* Raw data:
========
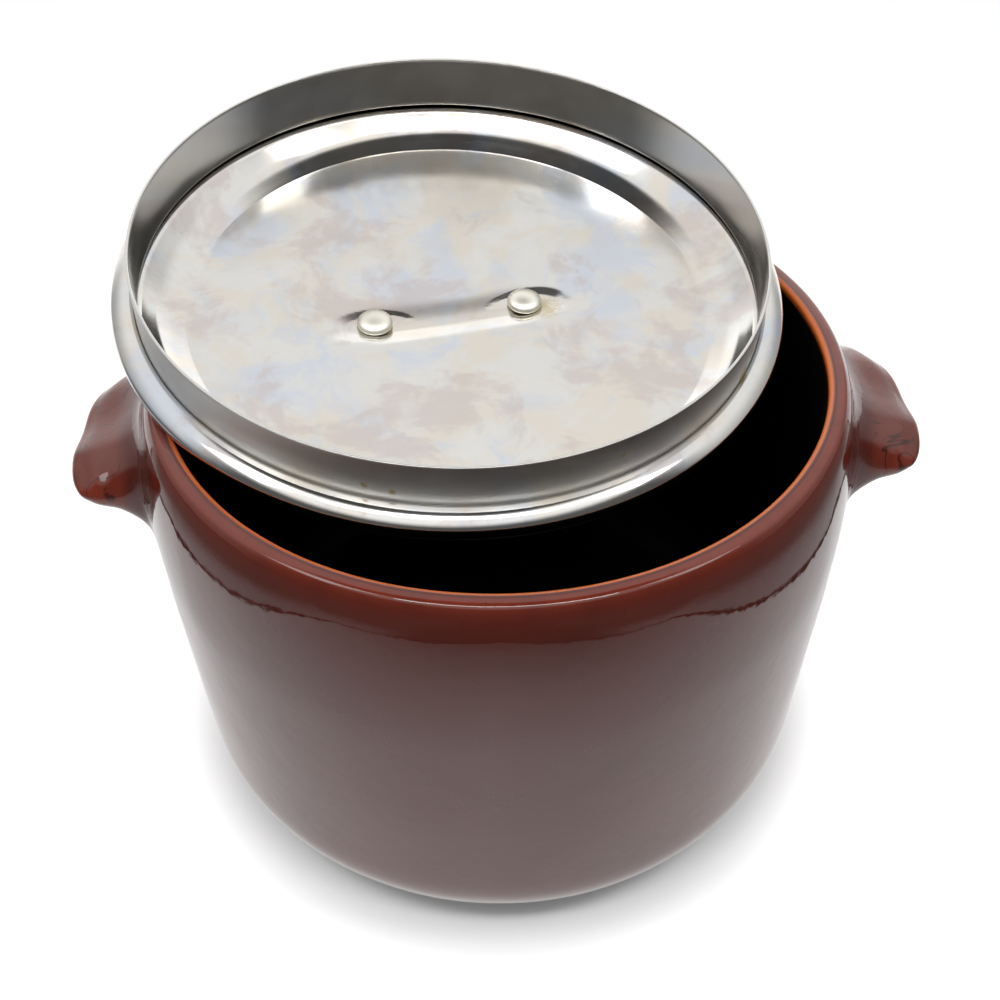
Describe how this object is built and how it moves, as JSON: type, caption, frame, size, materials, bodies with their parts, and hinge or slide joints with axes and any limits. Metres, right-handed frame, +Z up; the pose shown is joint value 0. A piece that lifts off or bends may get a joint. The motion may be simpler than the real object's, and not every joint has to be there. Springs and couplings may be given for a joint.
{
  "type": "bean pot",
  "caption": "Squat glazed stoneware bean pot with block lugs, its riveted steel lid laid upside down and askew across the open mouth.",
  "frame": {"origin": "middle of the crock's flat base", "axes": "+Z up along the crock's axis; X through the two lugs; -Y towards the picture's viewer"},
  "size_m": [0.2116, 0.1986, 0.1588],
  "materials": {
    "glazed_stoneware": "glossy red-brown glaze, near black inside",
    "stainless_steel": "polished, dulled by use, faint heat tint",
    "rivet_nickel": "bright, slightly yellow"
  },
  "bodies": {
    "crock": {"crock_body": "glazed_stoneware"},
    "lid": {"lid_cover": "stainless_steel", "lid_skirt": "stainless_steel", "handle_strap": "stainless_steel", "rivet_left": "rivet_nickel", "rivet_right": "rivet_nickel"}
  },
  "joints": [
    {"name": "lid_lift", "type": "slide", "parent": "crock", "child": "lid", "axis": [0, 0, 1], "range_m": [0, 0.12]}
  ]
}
========
* Work instructions:
Write out the data exactly as it stands.

* Task response:
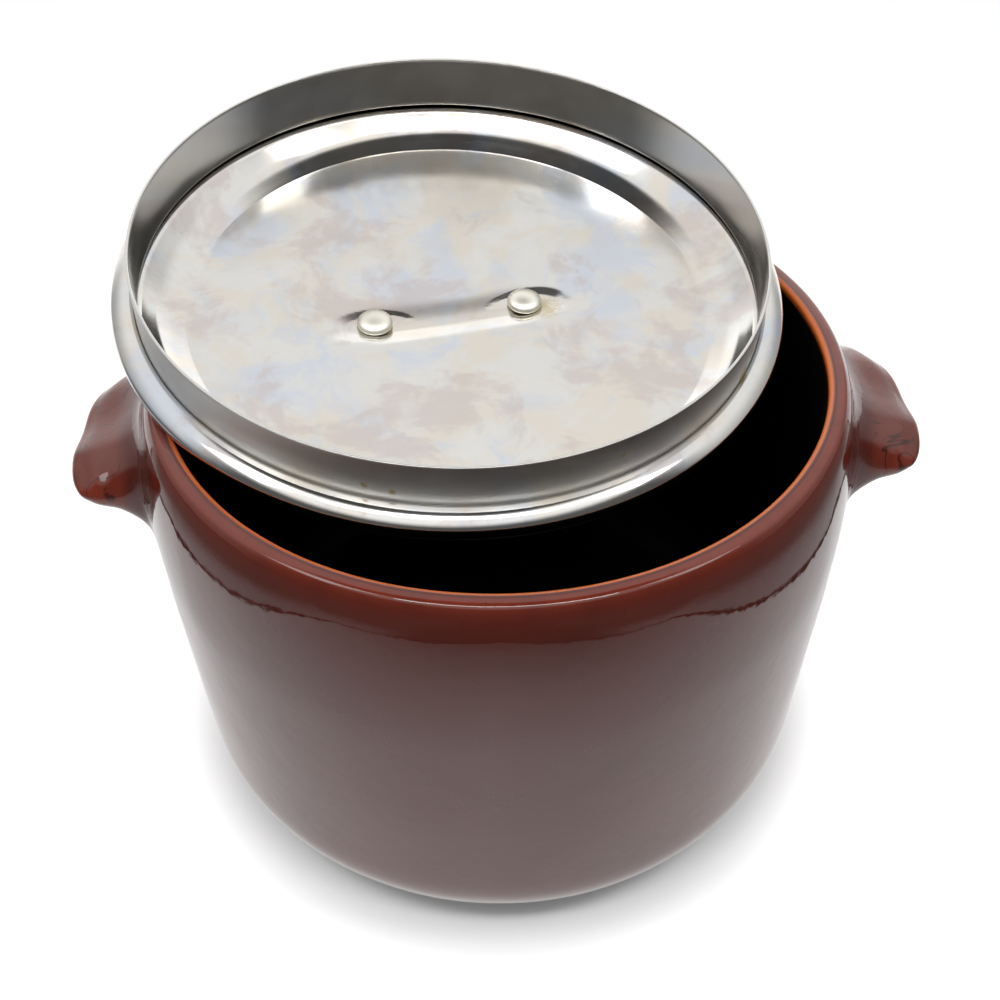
Describe how this object is built and how it moves, as JSON: type, caption, frame, size, materials, bodies with their parts, and hinge or slide joints with axes and any limits. Metres, right-handed frame, +Z up; the pose shown is joint value 0. A piece that lifts off or bends may get a joint. The motion may be simpler than the real object's, and not every joint has to be there. Springs and couplings may be given for a joint.
{
  "type": "bean pot",
  "caption": "Squat glazed stoneware bean pot with block lugs, its riveted steel lid laid upside down and askew across the open mouth.",
  "frame": {"origin": "middle of the crock's flat base", "axes": "+Z up along the crock's axis; X through the two lugs; -Y towards the picture's viewer"},
  "size_m": [0.2116, 0.1986, 0.1588],
  "materials": {
    "glazed_stoneware": "glossy red-brown glaze, near black inside",
    "stainless_steel": "polished, dulled by use, faint heat tint",
    "rivet_nickel": "bright, slightly yellow"
  },
  "bodies": {
    "crock": {"crock_body": "glazed_stoneware"},
    "lid": {"lid_cover": "stainless_steel", "lid_skirt": "stainless_steel", "handle_strap": "stainless_steel", "rivet_left": "rivet_nickel", "rivet_right": "rivet_nickel"}
  },
  "joints": [
    {"name": "lid_lift", "type": "slide", "parent": "crock", "child": "lid", "axis": [0, 0, 1], "range_m": [0, 0.12]}
  ]
}